The Dickens Boy
Tom Keneally
The Dickens Boy
Tom Keneally
The tenth child of Charles Dickens, Edward Bulwer Lytton Dickens, known as Plorn, had consistently proved unable ‘to apply himself ’ to school or life. So aged sixteen, he is sent, as his brother Alfred was before him, to Australia. Plorn arrives in Melbourne in late 1868 carrying a terrible secret. He has never read a word of his father’s work. He is sent out to a 2000-square-mile station in remotest New South Wales to learn to become a man, and a gentleman stockman, from the most diverse and toughest of companions. In the outback he becomes enmeshed with Paakantji, colonists, colonial-born, ex-convicts, ex-soldiers, and very few women.
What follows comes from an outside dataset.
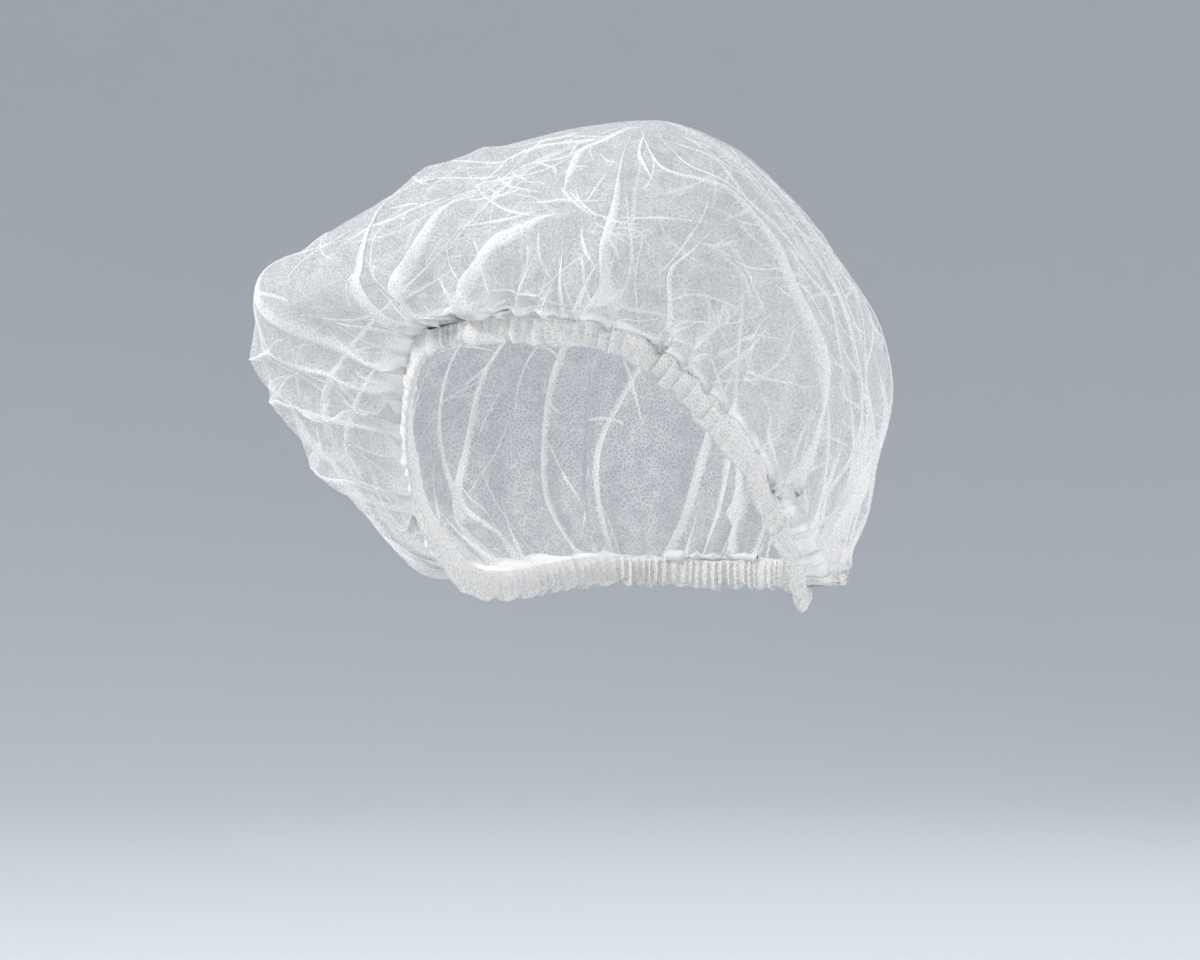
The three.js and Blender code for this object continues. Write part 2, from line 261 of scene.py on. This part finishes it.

Plorn, unexpectedly, encounters the same veneration of his father and familiarity with Dickens’ work in Australia as was rampant in England. Against this backdrop, and featuring cricket tournaments, horse-racing, bushrangers, sheep droving, shifty stock and station agents, frontier wars and first encounters with Australian women, Plorn meets extraordinary people and enjoys wonderful adventures as he works to prove himself. This is Tom Keneally in his most familiar terrain. Taking historical figures and events and reimagining them with verve, compassion and humour. It is a triumph.